::: SUPPLIED MATERIAL

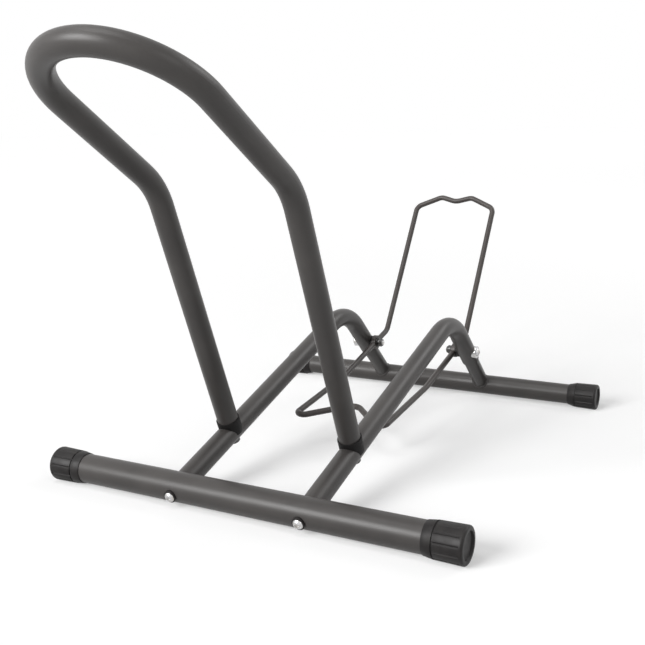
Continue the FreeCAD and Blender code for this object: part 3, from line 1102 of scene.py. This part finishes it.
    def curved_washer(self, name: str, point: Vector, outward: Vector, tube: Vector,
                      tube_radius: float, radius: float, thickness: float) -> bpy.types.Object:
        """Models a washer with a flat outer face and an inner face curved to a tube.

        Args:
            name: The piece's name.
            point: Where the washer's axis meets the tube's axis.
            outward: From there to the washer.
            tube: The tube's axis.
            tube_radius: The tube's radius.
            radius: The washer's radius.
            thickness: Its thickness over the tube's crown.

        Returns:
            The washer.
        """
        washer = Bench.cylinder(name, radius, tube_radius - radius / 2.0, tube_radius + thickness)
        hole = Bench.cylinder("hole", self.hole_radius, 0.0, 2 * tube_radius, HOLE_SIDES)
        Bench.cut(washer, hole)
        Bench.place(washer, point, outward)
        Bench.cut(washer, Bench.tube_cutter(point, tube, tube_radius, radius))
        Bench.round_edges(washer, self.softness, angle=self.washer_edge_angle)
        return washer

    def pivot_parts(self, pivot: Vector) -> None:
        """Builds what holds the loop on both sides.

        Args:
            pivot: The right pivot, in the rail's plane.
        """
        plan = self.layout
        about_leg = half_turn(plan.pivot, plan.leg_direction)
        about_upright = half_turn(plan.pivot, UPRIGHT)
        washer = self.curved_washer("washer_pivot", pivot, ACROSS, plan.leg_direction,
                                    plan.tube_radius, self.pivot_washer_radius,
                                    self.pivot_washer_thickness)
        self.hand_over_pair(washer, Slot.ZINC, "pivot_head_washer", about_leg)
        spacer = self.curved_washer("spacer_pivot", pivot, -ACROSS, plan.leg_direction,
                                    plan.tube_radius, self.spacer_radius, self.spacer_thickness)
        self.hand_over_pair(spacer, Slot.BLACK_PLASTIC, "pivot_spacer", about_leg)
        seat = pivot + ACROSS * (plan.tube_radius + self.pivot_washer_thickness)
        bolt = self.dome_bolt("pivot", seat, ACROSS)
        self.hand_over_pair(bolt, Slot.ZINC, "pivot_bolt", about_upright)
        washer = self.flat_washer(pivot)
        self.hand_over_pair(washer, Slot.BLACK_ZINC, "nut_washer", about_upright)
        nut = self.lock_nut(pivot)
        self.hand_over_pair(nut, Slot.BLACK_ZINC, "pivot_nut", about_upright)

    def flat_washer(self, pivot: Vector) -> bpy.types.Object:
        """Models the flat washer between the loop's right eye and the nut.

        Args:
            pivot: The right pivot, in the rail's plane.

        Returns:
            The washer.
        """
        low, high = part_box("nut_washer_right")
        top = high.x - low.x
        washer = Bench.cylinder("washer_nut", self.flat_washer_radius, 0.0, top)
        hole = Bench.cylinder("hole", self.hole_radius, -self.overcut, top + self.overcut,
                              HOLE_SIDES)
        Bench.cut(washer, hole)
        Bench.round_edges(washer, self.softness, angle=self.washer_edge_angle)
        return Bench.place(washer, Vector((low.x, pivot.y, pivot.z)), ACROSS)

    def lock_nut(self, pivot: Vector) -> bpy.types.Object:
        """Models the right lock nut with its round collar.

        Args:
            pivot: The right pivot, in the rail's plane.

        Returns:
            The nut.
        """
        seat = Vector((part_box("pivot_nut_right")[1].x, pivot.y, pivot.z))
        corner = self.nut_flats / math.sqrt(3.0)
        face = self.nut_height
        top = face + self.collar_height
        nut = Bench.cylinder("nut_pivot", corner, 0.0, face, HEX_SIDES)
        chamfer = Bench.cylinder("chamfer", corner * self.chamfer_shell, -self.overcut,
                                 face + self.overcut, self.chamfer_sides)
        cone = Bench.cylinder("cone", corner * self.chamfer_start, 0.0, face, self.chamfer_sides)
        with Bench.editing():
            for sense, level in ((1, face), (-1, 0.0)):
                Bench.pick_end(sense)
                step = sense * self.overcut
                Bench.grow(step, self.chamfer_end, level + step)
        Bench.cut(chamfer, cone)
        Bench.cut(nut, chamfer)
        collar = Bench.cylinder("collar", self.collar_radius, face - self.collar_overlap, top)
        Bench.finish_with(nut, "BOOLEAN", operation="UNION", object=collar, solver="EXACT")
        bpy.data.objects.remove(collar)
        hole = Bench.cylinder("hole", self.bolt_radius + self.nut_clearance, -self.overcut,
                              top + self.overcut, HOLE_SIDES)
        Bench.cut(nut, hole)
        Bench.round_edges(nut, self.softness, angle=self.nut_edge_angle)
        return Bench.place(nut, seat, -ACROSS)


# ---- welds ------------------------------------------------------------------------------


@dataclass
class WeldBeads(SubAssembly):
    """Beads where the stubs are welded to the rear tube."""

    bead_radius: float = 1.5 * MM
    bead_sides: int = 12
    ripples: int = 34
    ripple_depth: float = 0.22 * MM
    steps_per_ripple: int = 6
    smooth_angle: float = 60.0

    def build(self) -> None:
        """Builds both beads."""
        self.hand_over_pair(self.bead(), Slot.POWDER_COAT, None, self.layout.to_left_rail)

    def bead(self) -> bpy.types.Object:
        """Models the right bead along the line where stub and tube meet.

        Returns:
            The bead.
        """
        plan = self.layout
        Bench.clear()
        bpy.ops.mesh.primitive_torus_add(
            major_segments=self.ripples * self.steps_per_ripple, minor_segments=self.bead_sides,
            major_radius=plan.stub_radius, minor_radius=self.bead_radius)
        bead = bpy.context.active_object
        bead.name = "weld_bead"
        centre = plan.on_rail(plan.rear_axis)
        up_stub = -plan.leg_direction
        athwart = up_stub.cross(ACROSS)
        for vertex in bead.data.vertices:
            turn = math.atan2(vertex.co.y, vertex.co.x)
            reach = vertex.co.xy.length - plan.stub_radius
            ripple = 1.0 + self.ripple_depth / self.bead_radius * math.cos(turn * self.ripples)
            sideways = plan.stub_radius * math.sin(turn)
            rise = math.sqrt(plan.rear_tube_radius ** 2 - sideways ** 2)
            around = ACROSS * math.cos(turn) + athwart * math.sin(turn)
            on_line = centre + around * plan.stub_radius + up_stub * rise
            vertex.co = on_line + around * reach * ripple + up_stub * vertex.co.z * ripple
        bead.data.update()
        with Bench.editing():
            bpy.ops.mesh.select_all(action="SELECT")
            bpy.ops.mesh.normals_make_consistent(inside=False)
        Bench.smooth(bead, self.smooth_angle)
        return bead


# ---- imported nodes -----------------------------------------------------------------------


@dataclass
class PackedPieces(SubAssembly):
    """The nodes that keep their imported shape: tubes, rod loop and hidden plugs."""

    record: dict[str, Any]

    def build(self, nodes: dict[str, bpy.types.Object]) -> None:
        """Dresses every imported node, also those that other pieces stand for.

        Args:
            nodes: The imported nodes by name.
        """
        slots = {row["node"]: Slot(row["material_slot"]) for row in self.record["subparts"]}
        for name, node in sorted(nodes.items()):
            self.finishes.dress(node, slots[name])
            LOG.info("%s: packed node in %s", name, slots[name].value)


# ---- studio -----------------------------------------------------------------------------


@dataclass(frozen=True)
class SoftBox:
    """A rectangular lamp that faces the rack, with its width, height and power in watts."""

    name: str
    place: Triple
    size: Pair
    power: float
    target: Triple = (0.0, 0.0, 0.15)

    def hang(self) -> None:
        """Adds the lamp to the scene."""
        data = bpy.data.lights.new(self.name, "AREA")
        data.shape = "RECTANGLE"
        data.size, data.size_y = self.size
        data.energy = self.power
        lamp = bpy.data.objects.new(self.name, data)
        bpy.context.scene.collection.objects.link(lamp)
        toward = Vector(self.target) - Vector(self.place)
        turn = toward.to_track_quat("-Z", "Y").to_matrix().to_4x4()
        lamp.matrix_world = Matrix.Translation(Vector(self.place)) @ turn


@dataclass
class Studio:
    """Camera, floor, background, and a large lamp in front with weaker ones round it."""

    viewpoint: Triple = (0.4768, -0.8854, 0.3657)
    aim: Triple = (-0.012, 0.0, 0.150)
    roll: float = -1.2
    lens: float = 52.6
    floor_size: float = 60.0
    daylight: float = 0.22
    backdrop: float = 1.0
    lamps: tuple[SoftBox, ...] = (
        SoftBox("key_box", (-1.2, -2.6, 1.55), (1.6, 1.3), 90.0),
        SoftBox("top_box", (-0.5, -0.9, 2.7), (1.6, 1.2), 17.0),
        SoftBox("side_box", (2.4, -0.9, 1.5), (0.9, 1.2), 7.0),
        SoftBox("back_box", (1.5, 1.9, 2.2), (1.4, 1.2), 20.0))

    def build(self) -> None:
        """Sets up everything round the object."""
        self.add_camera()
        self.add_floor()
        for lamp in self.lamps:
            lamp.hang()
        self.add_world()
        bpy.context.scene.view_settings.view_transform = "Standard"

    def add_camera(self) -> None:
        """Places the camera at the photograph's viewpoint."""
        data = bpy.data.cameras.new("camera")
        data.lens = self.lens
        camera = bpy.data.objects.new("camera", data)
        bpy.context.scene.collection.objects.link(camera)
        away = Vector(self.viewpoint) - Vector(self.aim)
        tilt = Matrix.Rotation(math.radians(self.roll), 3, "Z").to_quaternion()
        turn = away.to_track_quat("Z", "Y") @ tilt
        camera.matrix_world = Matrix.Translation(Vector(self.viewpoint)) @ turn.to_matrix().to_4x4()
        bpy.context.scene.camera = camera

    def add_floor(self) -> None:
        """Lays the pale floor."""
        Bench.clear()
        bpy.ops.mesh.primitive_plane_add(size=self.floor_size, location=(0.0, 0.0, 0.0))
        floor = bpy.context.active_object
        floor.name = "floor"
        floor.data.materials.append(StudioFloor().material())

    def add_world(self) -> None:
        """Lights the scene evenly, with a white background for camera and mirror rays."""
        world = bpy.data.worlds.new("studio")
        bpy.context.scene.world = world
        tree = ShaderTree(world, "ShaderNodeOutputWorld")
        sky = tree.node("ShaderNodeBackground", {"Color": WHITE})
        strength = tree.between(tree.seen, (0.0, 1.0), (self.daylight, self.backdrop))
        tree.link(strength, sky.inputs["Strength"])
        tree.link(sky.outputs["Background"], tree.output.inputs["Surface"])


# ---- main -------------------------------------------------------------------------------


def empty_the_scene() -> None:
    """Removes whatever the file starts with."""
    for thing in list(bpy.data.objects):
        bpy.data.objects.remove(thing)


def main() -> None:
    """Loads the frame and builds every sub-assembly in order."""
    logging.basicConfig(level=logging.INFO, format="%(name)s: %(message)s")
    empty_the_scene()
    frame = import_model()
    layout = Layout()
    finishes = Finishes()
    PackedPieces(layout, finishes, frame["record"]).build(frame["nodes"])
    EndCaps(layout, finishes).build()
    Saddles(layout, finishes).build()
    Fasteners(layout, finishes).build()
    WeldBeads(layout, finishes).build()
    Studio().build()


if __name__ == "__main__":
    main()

::::::

» **STATED PROBLEM**: Please write out exactly the lines from the start of the data through the line that contains "on both sides.", both ends included, and nothing else.

» **EXPECTED ANSWER**:
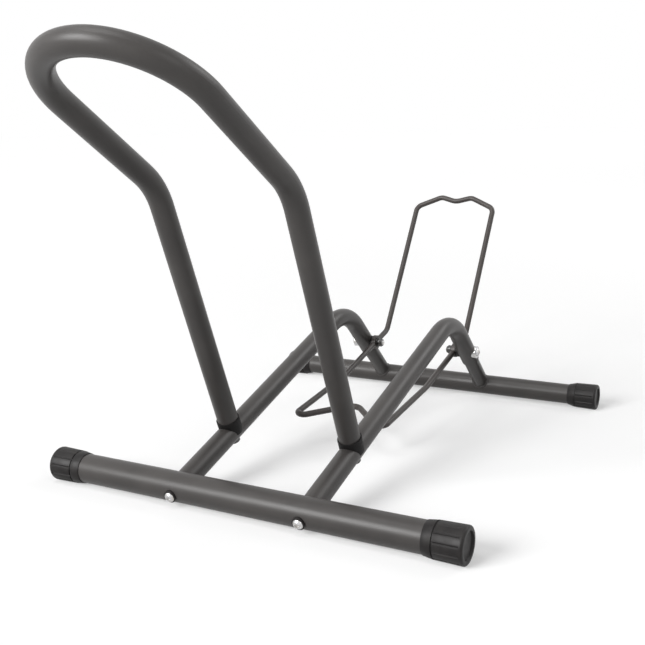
Continue the FreeCAD and Blender code for this object: part 3, from line 1102 of scene.py. This part finishes it.
    def curved_washer(self, name: str, point: Vector, outward: Vector, tube: Vector,
                      tube_radius: float, radius: float, thickness: float) -> bpy.types.Object:
        """Models a washer with a flat outer face and an inner face curved to a tube.

        Args:
            name: The piece's name.
            point: Where the washer's axis meets the tube's axis.
            outward: From there to the washer.
            tube: The tube's axis.
            tube_radius: The tube's radius.
            radius: The washer's radius.
            thickness: Its thickness over the tube's crown.

        Returns:
            The washer.
        """
        washer = Bench.cylinder(name, radius, tube_radius - radius / 2.0, tube_radius + thickness)
        hole = Bench.cylinder("hole", self.hole_radius, 0.0, 2 * tube_radius, HOLE_SIDES)
        Bench.cut(washer, hole)
        Bench.place(washer, point, outward)
        Bench.cut(washer, Bench.tube_cutter(point, tube, tube_radius, radius))
        Bench.round_edges(washer, self.softness, angle=self.washer_edge_angle)
        return washer

    def pivot_parts(self, pivot: Vector) -> None:
        """Builds what holds the loop on both sides.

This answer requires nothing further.